Blockchain: A cryptographically protected distributed ledger made up of blocks that contain transaction history. As the blockchain grows longer and longer, it becomes increasingly difficult to alter older transactions.
Fork: A software fork occurs when there is a change to the original program, which can result in a split of the original blockchain and the creation of a new coin—Bitcoin Cash and Ethereum Classic are two examples of coins created from forks. There can be hard forks, soft forks and accidental forks.
Hodl: No, I didn’t misspell hold. Traced back to a drunken, profanity-laced misspelling in a forum posting, the term has become the battle cry for early cryptocurrency adopters that are holding onto coins regardless of price volatility.
Initial Coin Offering (ICO): An ICO, also known as a token sale, is a means of crowdfunding where a company offers a new coin in exchange for fiat currency (U.S. dollars for example) or a digital currency (Bitcoin, Ether, Litecoin, etc.) Typically, the funds they received are used to develop the new concept, and the token they issued will be used to transact on their network once it is launched. Both China and South Korea have banned ICOs, and the SEC has stated that they could be considered the offer and sale of securities depending on the circumstances of the offering.
Smart Contract: An agreement that is written in computer code and automatically executes when certain conditions are met. Some networks, most notably Ethereum, support smart contracts while others do not.

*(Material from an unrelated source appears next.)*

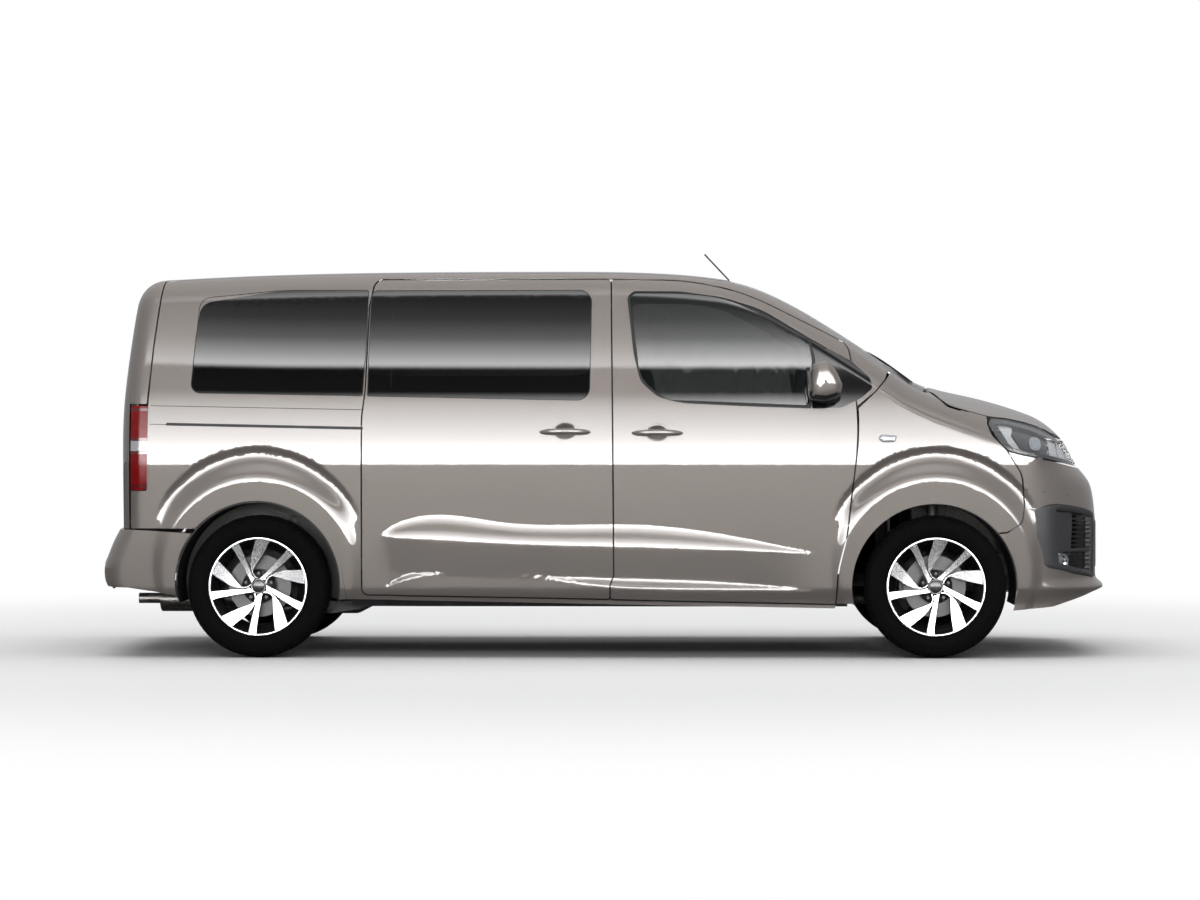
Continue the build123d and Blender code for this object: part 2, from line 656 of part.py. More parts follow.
# The steering axis runs from the lower ball joint up to the strut's top mount.
ball_joint_y, ball_joint_z = 755.0, 205.0
strut_top_y, strut_top_z = 600.0, 905.0
steer_axis = (Vector(0, strut_top_y, strut_top_z) - Vector(0, ball_joint_y, ball_joint_z)).normalized()


strut_radius = 27.0


def steer_point(z):
    """The point of the left steering axis at height z."""
    share = (z - ball_joint_z) / (strut_top_z - ball_joint_z)
    return Vector(front_axle_x, ball_joint_y + share * (strut_top_y - ball_joint_y), z)


hub_face = front_wheel_y - 60
with BuildPart() as knuckle_left:
    with BuildSketch(wheel_plane(front_axle_x, hub_face - 20)):
        Circle(spindle_radius)
    extrude(amount=20 + 60 + 64)
    with BuildSketch(wheel_plane(front_axle_x, hub_face - 52)):
        Circle(60)
    extrude(amount=78)
    with BuildSketch(wheel_plane(front_axle_x, hub_face - 52)):
        Polygon((-46, -126), (46, -126), (40, 122), (-40, 122), align=None)
    extrude(amount=26)
    with BuildSketch(Plane(origin=(front_axle_x, hub_face - 36, 226))):
        Rectangle(56, 90)
    extrude(amount=26)
    with BuildSketch(Plane(origin=steer_point(214.5), x_dir=(1, 0, 0), z_dir=steer_axis)):
        Circle(10)
    extrude(amount=22)
    with BuildSketch(Plane(origin=steer_point(430), x_dir=(1, 0, 0), z_dir=steer_axis)):
        Circle(strut_radius)
    extrude(amount=475)
    with BuildSketch(Plane(origin=steer_point(412), x_dir=(1, 0, 0), z_dir=steer_axis)):
        Rectangle(62, 92)
    extrude(amount=70)
    with BuildSketch(Plane(origin=steer_point(640), x_dir=(1, 0, 0), z_dir=steer_axis)):
        Circle(strut_radius + 9)
    extrude(amount=10)
    with BuildSketch(wheel_plane(front_axle_x, hub_face - 40)):
        with Locations((-128, 0)):
            Rectangle(86, 120)
    extrude(amount=100)
    with BuildSketch(wheel_plane(front_axle_x, front_wheel_y + disc_offset - disc_thickness - 4)):
        Circle(disc_radius + 5)
    extrude(amount=disc_thickness + 8, mode=Mode.SUBTRACT)
    with BuildSketch(wheel_plane(front_axle_x, hub_face - 40)):
        with Locations((-70, 0)):
            Rectangle(120, 60)
    extrude(amount=20)
    with BuildSketch(wheel_plane(front_axle_x, hub_face - 19)):
        Circle(spindle_radius)
    extrude(amount=19 + 60 + 64)
    with BuildSketch(wheel_plane(front_axle_x, hub_face - 52)):
        with Locations((-130, -20)):
            Rectangle(120, 22)
    extrude(amount=22)
keep_pair(knuckle_left, "knuckle")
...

Wallet: A cryptocurrency wallet stores private and public keys, which are necessary to send and receive coins. There are hardware, software and paper wallets. Hardware and paper wallets are typically considered more secure than software wallets, although there are pros and cons associated with each. If you lose your private key and can’t access your wallet through back-up methods, you will never be able to recover your coins and they are effectively removed from circulation.